Transcribe only the lines from the line with "for node in" through the line with "obj.data.transform(world)", exactly, counting both of those lines as part of the stretch.

⁂

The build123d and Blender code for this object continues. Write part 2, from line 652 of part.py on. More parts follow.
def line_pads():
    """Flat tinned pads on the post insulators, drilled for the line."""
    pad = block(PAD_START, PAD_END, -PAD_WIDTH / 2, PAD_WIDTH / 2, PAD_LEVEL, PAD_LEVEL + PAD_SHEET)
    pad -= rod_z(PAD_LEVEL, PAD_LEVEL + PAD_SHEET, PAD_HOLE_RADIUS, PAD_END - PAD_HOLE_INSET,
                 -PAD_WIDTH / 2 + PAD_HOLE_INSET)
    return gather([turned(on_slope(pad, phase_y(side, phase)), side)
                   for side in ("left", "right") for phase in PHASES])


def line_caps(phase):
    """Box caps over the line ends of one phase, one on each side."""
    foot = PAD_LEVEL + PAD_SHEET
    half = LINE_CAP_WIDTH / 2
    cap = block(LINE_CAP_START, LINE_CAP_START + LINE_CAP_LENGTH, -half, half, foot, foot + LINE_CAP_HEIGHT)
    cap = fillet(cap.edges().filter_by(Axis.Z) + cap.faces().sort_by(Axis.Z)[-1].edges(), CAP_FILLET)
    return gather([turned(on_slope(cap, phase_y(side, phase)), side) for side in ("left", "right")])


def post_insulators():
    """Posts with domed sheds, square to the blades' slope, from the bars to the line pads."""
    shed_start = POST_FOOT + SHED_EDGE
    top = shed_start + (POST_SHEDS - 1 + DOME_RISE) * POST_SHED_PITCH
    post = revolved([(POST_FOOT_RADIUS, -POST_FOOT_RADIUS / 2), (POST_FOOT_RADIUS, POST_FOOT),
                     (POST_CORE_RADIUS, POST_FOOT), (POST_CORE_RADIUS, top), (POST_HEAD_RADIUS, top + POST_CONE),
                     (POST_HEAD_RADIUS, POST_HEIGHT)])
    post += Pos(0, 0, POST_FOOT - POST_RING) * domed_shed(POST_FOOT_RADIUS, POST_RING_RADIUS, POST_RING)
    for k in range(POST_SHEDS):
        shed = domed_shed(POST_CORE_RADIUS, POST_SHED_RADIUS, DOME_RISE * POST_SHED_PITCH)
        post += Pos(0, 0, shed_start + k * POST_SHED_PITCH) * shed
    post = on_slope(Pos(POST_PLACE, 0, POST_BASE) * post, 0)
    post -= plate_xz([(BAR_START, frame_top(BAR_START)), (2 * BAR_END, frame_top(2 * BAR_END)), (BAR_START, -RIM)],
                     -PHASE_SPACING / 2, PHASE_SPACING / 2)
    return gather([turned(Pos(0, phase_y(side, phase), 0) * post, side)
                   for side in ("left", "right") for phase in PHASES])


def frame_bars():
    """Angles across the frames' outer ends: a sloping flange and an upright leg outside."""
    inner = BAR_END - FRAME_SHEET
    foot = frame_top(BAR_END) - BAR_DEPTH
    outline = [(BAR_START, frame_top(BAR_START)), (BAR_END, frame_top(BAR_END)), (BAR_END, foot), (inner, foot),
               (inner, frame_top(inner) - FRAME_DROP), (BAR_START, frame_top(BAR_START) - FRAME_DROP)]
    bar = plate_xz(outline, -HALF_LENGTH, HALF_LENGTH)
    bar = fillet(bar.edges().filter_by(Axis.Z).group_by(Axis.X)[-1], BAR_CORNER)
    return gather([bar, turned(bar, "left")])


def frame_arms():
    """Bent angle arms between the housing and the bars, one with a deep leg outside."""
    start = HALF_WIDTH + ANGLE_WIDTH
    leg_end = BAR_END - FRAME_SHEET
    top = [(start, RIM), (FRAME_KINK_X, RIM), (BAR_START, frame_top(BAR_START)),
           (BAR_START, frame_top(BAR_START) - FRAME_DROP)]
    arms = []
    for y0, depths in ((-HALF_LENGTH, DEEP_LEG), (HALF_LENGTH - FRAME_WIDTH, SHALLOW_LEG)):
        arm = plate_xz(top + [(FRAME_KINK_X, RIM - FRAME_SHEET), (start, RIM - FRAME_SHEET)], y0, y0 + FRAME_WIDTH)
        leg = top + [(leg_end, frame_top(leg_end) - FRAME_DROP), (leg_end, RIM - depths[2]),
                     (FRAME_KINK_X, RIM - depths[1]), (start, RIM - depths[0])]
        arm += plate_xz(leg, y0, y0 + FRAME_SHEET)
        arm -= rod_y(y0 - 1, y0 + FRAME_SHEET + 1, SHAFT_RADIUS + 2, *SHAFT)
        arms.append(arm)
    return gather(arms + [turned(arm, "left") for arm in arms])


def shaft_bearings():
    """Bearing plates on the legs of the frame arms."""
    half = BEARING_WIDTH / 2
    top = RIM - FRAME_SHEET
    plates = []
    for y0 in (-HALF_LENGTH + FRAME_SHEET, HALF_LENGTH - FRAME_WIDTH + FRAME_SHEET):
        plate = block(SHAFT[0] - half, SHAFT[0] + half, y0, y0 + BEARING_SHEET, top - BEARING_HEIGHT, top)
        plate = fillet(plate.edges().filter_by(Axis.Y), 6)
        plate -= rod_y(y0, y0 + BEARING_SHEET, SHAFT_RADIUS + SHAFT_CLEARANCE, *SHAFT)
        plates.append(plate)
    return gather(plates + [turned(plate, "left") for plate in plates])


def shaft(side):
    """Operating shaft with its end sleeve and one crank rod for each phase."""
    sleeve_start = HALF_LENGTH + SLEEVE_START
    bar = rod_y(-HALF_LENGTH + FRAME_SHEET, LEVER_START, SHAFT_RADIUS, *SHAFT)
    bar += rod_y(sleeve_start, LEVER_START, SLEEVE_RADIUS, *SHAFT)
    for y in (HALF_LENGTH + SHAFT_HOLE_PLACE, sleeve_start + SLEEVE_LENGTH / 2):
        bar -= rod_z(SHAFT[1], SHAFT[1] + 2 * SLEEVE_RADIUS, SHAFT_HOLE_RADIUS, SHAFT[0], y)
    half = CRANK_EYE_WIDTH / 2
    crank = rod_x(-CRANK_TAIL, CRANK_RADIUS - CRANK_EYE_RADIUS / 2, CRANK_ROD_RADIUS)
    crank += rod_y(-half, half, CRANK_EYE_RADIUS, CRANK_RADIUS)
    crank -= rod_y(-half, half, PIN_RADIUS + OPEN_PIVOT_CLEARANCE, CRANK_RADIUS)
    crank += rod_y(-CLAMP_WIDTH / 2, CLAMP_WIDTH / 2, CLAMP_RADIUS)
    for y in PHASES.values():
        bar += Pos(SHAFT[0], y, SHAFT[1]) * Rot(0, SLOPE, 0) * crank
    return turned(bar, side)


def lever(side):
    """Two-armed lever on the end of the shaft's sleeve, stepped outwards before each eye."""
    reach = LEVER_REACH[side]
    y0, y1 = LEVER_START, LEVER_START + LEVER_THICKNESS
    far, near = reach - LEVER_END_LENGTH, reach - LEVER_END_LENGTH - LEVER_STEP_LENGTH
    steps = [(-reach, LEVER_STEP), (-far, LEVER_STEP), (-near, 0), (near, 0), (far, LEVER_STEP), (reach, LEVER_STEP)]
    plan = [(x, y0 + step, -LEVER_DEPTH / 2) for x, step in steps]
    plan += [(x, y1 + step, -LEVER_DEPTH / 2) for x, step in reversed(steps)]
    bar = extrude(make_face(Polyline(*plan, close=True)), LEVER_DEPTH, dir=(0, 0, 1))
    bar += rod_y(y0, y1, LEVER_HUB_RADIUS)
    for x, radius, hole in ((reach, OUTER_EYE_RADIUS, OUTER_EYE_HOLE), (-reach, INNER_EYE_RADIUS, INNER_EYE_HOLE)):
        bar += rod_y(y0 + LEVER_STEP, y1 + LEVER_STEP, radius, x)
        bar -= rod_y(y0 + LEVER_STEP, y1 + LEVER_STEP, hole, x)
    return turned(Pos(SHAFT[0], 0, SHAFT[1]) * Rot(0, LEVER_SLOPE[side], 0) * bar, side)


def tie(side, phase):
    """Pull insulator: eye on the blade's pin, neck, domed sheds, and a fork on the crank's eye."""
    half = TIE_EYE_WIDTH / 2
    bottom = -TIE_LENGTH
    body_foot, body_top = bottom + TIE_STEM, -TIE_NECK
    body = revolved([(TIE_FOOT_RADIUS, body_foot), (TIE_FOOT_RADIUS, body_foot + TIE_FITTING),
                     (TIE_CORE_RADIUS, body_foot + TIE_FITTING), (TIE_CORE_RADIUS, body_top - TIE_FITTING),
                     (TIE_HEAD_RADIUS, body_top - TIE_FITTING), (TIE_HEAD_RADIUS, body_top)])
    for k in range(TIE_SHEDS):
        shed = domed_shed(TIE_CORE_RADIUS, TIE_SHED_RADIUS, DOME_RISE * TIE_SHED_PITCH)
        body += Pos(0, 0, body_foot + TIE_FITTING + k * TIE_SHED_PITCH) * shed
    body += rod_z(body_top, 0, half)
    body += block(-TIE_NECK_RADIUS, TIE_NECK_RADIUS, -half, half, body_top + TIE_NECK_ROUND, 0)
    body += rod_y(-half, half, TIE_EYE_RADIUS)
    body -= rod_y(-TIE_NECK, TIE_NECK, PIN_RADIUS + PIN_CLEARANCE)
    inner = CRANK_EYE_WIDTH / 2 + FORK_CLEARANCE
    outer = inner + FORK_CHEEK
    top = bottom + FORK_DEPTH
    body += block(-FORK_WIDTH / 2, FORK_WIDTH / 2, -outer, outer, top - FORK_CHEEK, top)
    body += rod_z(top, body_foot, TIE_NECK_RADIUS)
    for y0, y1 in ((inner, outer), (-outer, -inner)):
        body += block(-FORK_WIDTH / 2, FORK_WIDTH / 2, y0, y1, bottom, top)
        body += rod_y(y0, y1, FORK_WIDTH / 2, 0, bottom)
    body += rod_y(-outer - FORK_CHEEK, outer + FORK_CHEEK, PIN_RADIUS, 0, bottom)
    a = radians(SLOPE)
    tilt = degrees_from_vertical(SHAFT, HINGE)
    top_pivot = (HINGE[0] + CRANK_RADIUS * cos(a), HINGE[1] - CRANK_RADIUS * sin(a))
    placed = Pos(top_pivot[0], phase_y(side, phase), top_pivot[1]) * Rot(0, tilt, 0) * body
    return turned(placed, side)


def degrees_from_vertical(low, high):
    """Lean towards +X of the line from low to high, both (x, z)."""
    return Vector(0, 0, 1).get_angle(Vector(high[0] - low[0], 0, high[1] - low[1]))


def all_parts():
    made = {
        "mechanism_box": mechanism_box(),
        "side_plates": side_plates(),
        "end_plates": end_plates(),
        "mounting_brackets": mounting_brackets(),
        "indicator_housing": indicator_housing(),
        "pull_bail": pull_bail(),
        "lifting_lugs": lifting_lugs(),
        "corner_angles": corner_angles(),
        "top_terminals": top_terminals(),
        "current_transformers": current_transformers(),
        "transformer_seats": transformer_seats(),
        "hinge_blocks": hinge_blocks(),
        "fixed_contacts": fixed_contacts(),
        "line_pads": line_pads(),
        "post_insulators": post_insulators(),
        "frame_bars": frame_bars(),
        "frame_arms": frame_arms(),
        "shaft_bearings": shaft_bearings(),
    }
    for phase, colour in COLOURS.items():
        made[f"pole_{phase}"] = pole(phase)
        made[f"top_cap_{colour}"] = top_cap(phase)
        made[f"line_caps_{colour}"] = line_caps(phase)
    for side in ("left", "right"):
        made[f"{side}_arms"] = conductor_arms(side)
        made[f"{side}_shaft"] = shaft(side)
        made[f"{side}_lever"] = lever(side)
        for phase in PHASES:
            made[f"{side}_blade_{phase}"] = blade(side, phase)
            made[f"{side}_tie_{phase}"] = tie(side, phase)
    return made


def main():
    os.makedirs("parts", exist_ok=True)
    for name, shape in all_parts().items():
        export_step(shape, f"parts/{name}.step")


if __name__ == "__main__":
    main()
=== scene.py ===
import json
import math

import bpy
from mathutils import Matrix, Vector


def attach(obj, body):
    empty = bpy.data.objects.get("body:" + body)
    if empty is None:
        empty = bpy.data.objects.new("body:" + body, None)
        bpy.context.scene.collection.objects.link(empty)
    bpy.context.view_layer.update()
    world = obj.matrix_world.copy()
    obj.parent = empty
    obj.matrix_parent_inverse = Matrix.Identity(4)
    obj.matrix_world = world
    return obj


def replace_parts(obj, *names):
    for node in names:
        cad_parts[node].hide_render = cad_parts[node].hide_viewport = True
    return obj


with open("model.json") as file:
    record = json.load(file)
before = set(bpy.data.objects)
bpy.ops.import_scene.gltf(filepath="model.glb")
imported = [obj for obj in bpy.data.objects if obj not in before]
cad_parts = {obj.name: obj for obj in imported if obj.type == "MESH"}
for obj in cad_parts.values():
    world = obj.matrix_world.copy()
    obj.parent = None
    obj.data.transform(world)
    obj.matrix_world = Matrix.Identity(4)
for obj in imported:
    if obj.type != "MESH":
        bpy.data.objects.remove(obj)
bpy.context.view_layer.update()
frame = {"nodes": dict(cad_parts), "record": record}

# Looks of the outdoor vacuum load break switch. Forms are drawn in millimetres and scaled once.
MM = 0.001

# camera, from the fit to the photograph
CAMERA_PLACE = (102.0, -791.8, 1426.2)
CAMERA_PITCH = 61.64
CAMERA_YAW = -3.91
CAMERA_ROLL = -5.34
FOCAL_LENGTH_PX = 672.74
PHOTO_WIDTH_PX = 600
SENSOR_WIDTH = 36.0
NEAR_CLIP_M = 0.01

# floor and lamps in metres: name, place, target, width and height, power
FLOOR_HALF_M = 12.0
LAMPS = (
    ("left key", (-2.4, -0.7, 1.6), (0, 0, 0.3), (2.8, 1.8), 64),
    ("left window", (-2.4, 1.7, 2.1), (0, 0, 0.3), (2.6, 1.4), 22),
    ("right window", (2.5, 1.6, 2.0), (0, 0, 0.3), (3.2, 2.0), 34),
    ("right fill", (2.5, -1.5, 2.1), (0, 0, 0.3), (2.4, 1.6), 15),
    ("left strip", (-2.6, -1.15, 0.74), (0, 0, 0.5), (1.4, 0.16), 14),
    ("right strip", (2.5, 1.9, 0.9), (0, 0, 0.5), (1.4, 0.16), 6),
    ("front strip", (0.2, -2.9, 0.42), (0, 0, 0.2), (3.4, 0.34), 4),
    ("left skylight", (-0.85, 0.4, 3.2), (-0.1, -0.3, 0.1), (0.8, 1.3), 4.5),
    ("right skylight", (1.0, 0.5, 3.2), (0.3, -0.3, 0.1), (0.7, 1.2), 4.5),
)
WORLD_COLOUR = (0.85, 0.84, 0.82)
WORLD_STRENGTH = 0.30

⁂

* _RIGHT ANSWER_
    for node in names:
        cad_parts[node].hide_render = cad_parts[node].hide_viewport = True
    return obj


with open("model.json") as file:
    record = json.load(file)
before = set(bpy.data.objects)
bpy.ops.import_scene.gltf(filepath="model.glb")
imported = [obj for obj in bpy.data.objects if obj not in before]
cad_parts = {obj.name: obj for obj in imported if obj.type == "MESH"}
for obj in cad_parts.values():
    world = obj.matrix_world.copy()
    obj.parent = None
    obj.data.transform(world)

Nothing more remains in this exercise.